La sicurezza è ai primi posti nel programma di tutti quanti i candidati sindaco. Lei che ne dice?
“Piacenza non è più insicura di prima (dobbiamo tener presente che i tassi di delinquenza sono alti – più al nord che al sud ad esempio – perchè più alti sono i tassi di denuncia) però sicuramente vi è il problema della percezione dell’insicurezza. Al riguardo noi proponiamo di potenziare il sistema di videosorveglianza, raddoppiando le telecamere, una rete che consentirebbe di monitorare l’intero territorio del Comune di Piacenza e delle sue frazioni, anche attraverso il coordinamento tra reti pubbliche e private. E non vogliamo certo la presenza dell’esercito nelle strade, bensì più interventi della polizia municipale. Questo sì”.

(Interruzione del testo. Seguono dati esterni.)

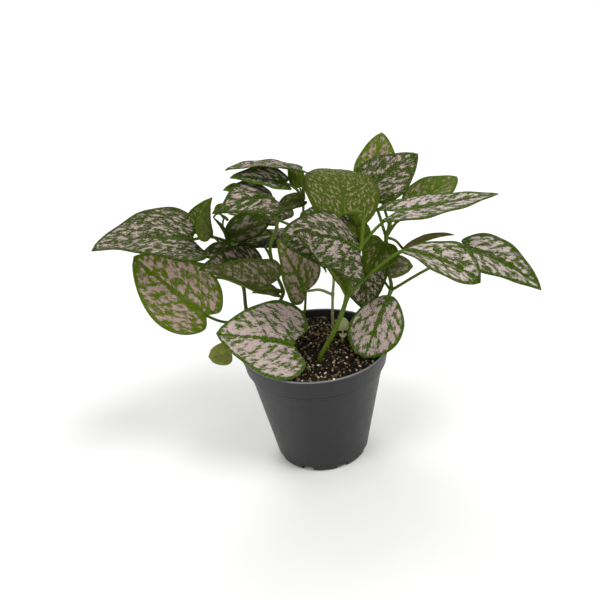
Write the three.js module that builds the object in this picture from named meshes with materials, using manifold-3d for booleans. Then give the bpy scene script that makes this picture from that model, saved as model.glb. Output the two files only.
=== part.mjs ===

Infine, quali sono – se ci sono – i tratti di discontinuità con l’amministrazione uscente?
“Non si può non cambiare, ricercando ovviamente la strada dell’innovazione. Le politiche ambientali cosiccome quelle sulla mobilità sono da rivedere, così non vanno. Ma non mi sottraggo alla domanda, e lo faccio riportando un solo esempio: segneremo una forte discontinuità con i nostri predecessori impedendo che Piazza Cavalli, di sera, diventi un caotico parcheggio. L’auspicabile vivacità del centro storico, importantissima e da implementare, non è questa. Almeno, non lo è per noi”.